+++ Information shown
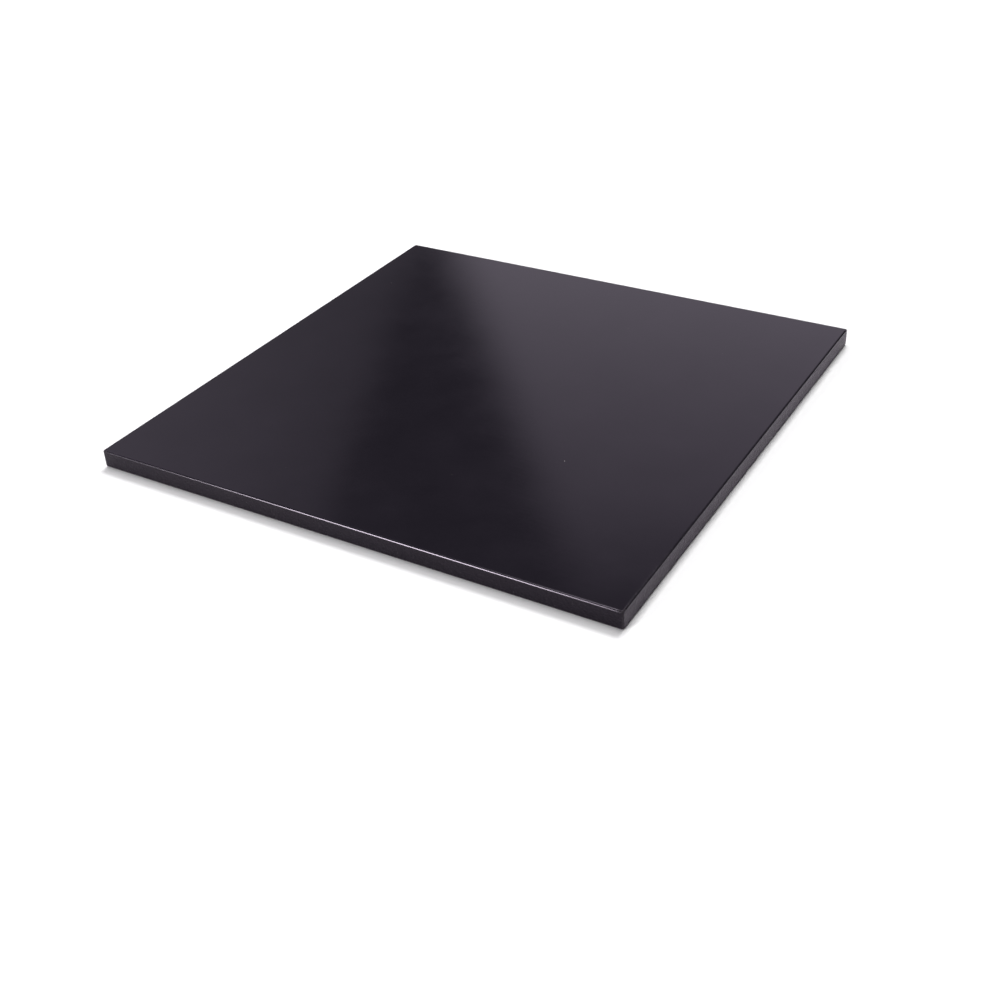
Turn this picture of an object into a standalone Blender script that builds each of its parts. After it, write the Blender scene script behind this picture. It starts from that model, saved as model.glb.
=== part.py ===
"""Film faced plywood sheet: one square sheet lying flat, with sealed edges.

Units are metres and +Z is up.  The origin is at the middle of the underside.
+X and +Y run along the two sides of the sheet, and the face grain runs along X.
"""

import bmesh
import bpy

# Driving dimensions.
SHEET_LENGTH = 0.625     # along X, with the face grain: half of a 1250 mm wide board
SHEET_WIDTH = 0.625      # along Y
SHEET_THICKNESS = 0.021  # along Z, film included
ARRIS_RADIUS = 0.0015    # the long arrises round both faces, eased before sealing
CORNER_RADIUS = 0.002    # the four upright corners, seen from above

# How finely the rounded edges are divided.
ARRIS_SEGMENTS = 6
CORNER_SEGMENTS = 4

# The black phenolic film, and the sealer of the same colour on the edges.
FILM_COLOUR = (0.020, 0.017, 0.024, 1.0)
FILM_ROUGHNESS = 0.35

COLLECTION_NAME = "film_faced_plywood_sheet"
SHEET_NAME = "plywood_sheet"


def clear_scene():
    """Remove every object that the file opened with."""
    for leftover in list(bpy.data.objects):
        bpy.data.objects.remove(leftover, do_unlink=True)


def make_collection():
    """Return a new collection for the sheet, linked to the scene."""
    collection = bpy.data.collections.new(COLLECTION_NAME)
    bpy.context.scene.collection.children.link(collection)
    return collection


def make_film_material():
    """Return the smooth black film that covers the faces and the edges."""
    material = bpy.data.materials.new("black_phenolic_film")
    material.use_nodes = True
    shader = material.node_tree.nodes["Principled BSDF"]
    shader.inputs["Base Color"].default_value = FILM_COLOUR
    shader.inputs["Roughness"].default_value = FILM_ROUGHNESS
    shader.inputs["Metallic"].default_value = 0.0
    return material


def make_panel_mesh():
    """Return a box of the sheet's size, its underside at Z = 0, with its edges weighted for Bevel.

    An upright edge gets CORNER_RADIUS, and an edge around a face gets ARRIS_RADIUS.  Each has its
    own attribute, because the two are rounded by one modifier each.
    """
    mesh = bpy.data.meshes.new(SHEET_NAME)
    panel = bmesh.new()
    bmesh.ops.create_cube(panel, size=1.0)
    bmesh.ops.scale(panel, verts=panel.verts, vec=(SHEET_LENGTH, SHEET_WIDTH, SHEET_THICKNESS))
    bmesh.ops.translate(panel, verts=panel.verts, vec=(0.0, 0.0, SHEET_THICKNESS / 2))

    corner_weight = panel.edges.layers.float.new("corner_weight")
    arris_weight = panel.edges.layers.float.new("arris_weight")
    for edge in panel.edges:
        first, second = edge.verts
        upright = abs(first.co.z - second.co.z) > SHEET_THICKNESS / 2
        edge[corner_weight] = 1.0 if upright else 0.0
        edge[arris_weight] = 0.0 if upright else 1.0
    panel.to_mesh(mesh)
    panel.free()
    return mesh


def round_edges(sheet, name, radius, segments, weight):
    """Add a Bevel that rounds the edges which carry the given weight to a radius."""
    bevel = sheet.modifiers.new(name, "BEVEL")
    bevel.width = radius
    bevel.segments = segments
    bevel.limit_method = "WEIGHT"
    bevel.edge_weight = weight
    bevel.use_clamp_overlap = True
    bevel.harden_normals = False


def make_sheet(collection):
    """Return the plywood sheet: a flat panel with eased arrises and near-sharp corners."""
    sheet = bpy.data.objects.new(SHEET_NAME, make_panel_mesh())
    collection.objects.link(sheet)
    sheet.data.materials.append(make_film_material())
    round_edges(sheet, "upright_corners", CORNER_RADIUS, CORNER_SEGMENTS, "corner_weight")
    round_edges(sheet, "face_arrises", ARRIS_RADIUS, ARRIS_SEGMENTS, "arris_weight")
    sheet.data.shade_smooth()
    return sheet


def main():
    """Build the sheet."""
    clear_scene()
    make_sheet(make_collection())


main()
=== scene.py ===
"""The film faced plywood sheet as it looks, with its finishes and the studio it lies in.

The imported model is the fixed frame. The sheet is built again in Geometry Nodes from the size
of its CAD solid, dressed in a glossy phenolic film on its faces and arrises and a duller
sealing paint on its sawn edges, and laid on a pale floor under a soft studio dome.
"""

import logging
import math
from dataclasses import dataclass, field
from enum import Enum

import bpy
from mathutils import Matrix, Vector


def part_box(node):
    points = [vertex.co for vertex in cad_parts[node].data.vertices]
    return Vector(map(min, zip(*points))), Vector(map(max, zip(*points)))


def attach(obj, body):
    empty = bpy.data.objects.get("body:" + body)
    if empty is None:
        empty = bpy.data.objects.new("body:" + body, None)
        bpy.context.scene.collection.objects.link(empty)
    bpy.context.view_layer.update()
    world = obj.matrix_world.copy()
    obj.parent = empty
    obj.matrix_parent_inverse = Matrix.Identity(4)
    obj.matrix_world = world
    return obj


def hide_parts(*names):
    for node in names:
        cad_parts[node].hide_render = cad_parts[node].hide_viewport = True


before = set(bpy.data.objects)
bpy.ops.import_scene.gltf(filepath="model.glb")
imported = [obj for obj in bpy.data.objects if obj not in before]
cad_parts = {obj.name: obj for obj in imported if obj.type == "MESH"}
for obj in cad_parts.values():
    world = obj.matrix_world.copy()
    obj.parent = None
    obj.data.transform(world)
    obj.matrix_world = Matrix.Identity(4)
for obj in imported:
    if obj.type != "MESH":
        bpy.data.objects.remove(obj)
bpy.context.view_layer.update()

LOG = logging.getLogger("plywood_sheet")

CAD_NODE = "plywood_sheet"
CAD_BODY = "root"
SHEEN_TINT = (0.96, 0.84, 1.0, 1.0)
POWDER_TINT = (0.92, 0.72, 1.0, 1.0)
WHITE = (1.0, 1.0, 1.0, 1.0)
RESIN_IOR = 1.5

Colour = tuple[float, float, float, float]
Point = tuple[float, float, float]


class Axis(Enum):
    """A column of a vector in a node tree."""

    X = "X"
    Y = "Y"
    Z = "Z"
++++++
Task → Repeat, exactly as they stand above, the lines from the line with "return sheet" to the line with "bpy.context.scene.collection.objects.link(empty)", both lines included.

Exercise answer →
    return sheet


def main():
    """Build the sheet."""
    clear_scene()
    make_sheet(make_collection())


main()
=== scene.py ===
"""The film faced plywood sheet as it looks, with its finishes and the studio it lies in.

The imported model is the fixed frame. The sheet is built again in Geometry Nodes from the size
of its CAD solid, dressed in a glossy phenolic film on its faces and arrises and a duller
sealing paint on its sawn edges, and laid on a pale floor under a soft studio dome.
"""

import logging
import math
from dataclasses import dataclass, field
from enum import Enum

import bpy
from mathutils import Matrix, Vector


def part_box(node):
    points = [vertex.co for vertex in cad_parts[node].data.vertices]
    return Vector(map(min, zip(*points))), Vector(map(max, zip(*points)))


def attach(obj, body):
    empty = bpy.data.objects.get("body:" + body)
    if empty is None:
        empty = bpy.data.objects.new("body:" + body, None)
        bpy.context.scene.collection.objects.link(empty)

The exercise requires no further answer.